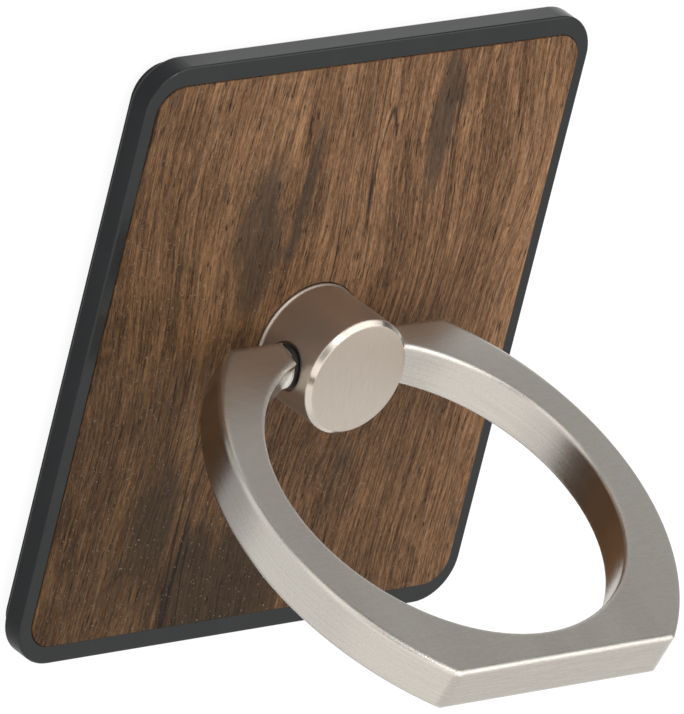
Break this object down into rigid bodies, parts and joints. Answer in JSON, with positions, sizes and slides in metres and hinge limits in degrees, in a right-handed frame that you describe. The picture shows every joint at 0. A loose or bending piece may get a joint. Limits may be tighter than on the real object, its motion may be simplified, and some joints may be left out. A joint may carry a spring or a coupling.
{
  "type": "phone ring holder",
  "caption": "Flat adhesive plate with a wood inlay and a metal finger ring that swivels on a short post and flips up as a grip or stand.",
  "frame": {"origin": "middle of the adhesive face on the back of the plate, on the axis of the post", "axes": "+Z out of the plate's front along the post's axis, +Y up the plate away from the raised ring, +X to the right along the hinge pin"},
  "size_m": [0.035, 0.0402, 0.0299],
  "materials": {
    "adhesive_foam": "matt",
    "black_plastic": "satin",
    "plate_steel": "rolled",
    "dark_wood": "oiled",
    "bearing_plastic": "smooth",
    "brushed_nickel": "brushed nickel plating",
    "spring_steel": "spring temper",
    "washer_steel": "zinc plated",
    "pin_steel": "ground",
    "satin_nickel": "satin nickel plating"
  },
  "bodies": {
    "plate": {"adhesive_pad": "adhesive_foam", "base_tray": "black_plastic", "steel_plate": "plate_steel", "wood_inlay": "dark_wood", "bearing_washer": "bearing_plastic"},
    "post": {"swivel_post": "brushed_nickel", "wave_washer": "spring_steel", "retaining_washer": "washer_steel"},
    "ring": {"hinge_pin": "pin_steel", "finger_ring": "satin_nickel"}
  },
  "joints": [
    {"name": "post_swivel", "type": "hinge", "parent": "plate", "child": "post", "pos_m": [0, 0, 0.0024], "axis": [0, 0, 1], "continuous": true},
    {"name": "ring_flip", "type": "hinge", "parent": "post", "child": "ring", "pos_m": [0, 0, 0.0049], "axis": [1, 0, 0], "range_deg": [-110.4, 72.6]}
  ]
}
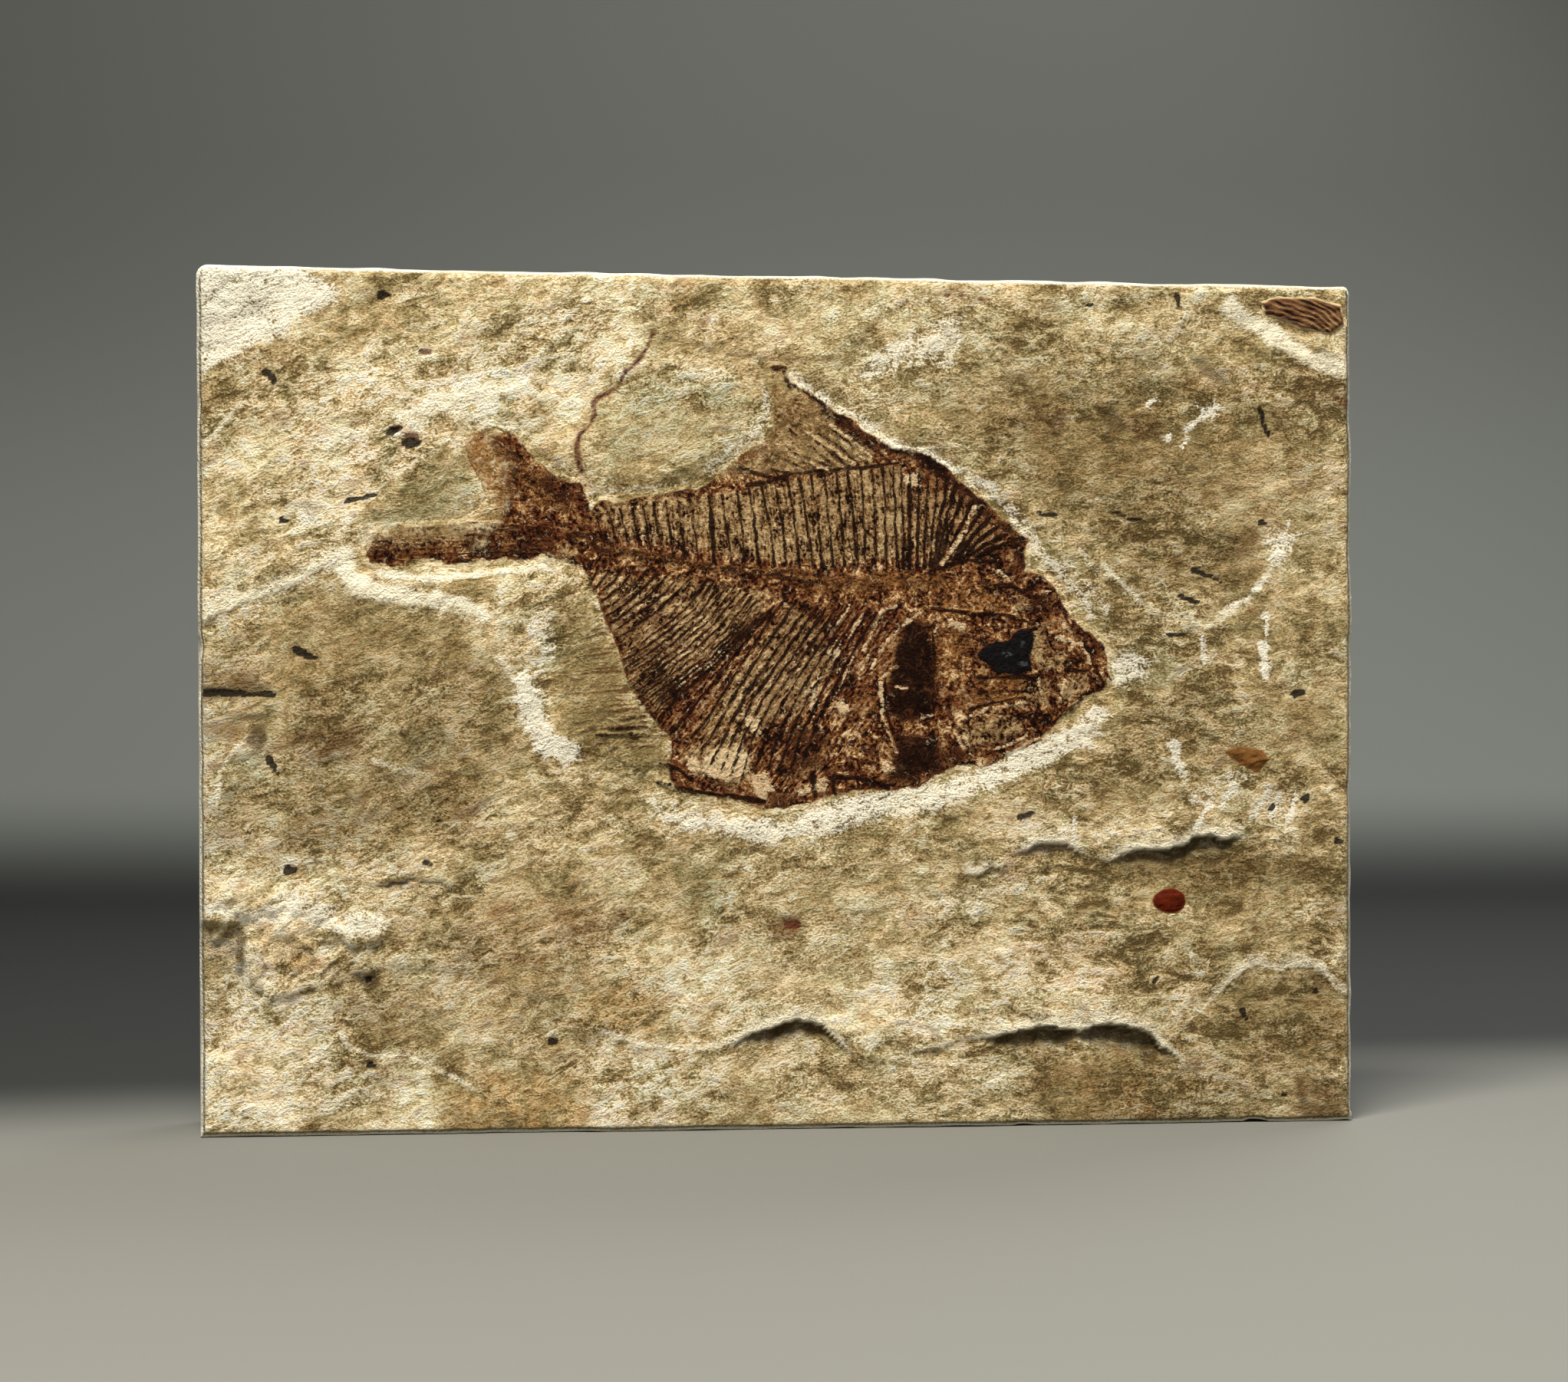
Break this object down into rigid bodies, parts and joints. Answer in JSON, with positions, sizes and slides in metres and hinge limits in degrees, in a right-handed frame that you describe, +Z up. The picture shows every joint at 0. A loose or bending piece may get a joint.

※

* _What to produce_: Copy every record exactly as presented.

* _Response to this task_:
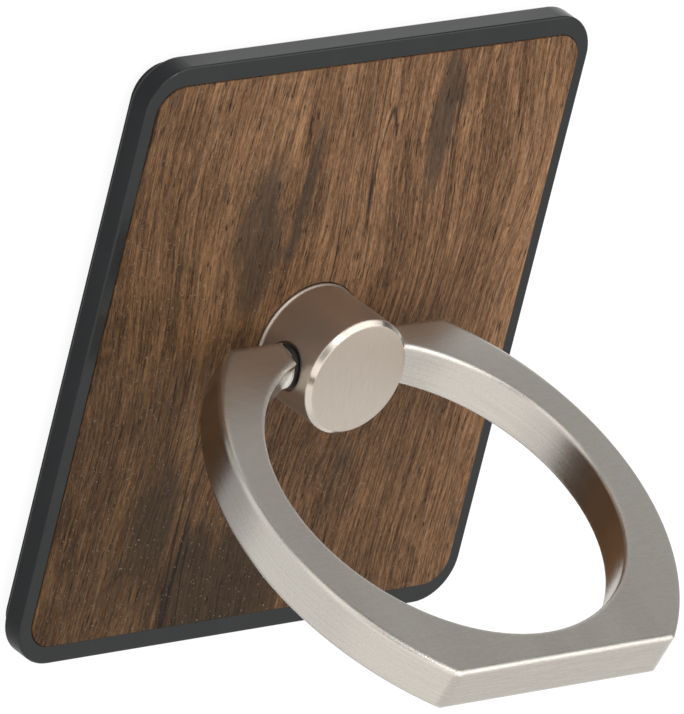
Break this object down into rigid bodies, parts and joints. Answer in JSON, with positions, sizes and slides in metres and hinge limits in degrees, in a right-handed frame that you describe. The picture shows every joint at 0. A loose or bending piece may get a joint. Limits may be tighter than on the real object, its motion may be simplified, and some joints may be left out. A joint may carry a spring or a coupling.
{
  "type": "phone ring holder",
  "caption": "Flat adhesive plate with a wood inlay and a metal finger ring that swivels on a short post and flips up as a grip or stand.",
  "frame": {"origin": "middle of the adhesive face on the back of the plate, on the axis of the post", "axes": "+Z out of the plate's front along the post's axis, +Y up the plate away from the raised ring, +X to the right along the hinge pin"},
  "size_m": [0.035, 0.0402, 0.0299],
  "materials": {
    "adhesive_foam": "matt",
    "black_plastic": "satin",
    "plate_steel": "rolled",
    "dark_wood": "oiled",
    "bearing_plastic": "smooth",
    "brushed_nickel": "brushed nickel plating",
    "spring_steel": "spring temper",
    "washer_steel": "zinc plated",
    "pin_steel": "ground",
    "satin_nickel": "satin nickel plating"
  },
  "bodies": {
    "plate": {"adhesive_pad": "adhesive_foam", "base_tray": "black_plastic", "steel_plate": "plate_steel", "wood_inlay": "dark_wood", "bearing_washer": "bearing_plastic"},
    "post": {"swivel_post": "brushed_nickel", "wave_washer": "spring_steel", "retaining_washer": "washer_steel"},
    "ring": {"hinge_pin": "pin_steel", "finger_ring": "satin_nickel"}
  },
  "joints": [
    {"name": "post_swivel", "type": "hinge", "parent": "plate", "child": "post", "pos_m": [0, 0, 0.0024], "axis": [0, 0, 1], "continuous": true},
    {"name": "ring_flip", "type": "hinge", "parent": "post", "child": "ring", "pos_m": [0, 0, 0.0049], "axis": [1, 0, 0], "range_deg": [-110.4, 72.6]}
  ]
}
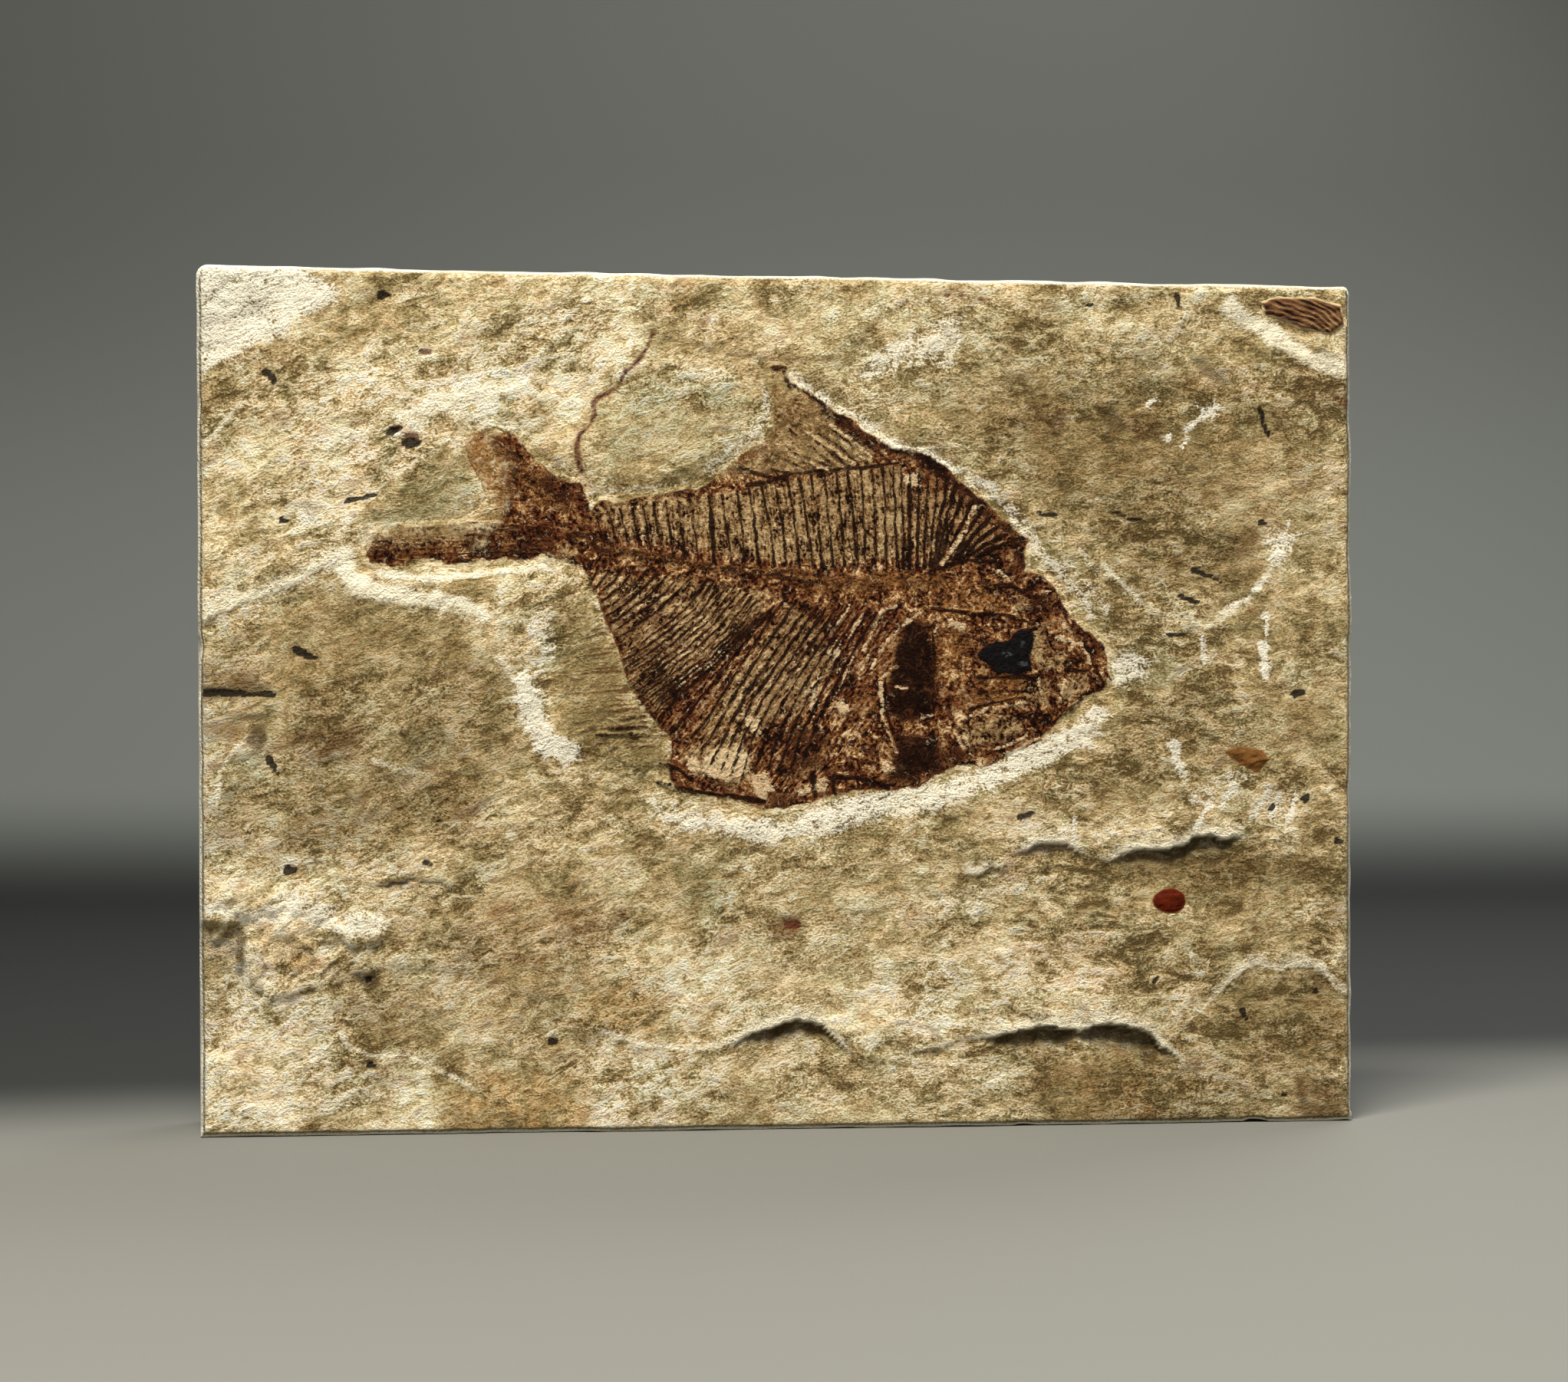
Break this object down into rigid bodies, parts and joints. Answer in JSON, with positions, sizes and slides in metres and hinge limits in degrees, in a right-handed frame that you describe, +Z up. The picture shows every joint at 0. A loose or bending piece may get a joint.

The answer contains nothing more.